The bombshell was an unusual move given the FBI does not usually comment on ongoing investigations.

"But in unusual circumstances, where it is in the public interest," Mr Comey said, "it may be appropriate to do so."

Mr Comey also dismissed the president's claims that Barack Obama ordered the wiretapping of Trump Tower.

Both he and NSA director Admiral Mike Rogers emphatically rejected claims GCHQ had carried out the surveillance on behalf of the Obama administration.

They said that such an order would be a violation of US law and Mr Trump's accusation "frustrates the relationship with a key ally".

Mr Comey referred directly to the President Trump's tweets about the surveillance on Trump Tower when he said: "With respect to the president's tweets about alleged wiretapping directed at him by the prior administration, I have no information that supports those tweets, and we have looked carefully inside the FBI."

FBI director James Comey Video: Comey: FBI has no info that supports Trump tweets

Both men were speaking at the first Congressional intelligence committee public hearing on alleged Russian interference in the 2016 election.

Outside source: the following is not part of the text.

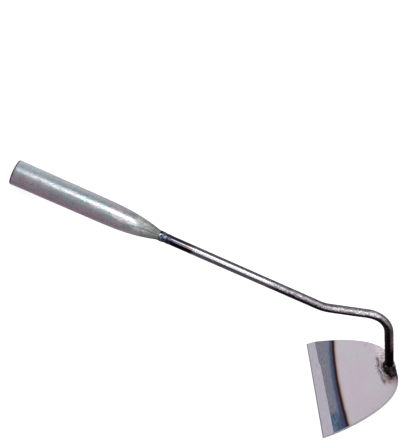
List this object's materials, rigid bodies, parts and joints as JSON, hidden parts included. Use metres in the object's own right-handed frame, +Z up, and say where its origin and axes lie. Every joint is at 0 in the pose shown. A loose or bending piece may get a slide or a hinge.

For months it has been the consensus of the US intelligence community that Russian used a portfolio of propaganda including hacking and 'fake news' to hurt Hillary Clinton's campaign and help Mr Trump.

White House officials said "nothing has changed" after it emerged that the FBI was investigating links between the Kremlin and the president.

"There is NO EVIDENCE of Trump-Russia collusion and there is NO EVIDENCE of a Trump-Russia scandal," a senior administration official said in a written statement.

White House spokesman Sean Spicer Video: Spicer: You can look for something that doesn't exist

FBI director James Comey and NSA director admiral Mike Rogers said during their testimony that Russia did not hack ballot counts, but did try to influence the election in Mr Trump's favour.

The Congressional panel's top Democrat said before the hearing got under way that material it received from FBI showed there was circumstantial evidence American citizens colluded with Russians during the election campaign.

White House press spokesman Sean Spicer, when asked later about alleged Russian collusion, said there had been no evidence presented.

With respect to other matters discussed at the hearings, he said there was much that had yet to come out.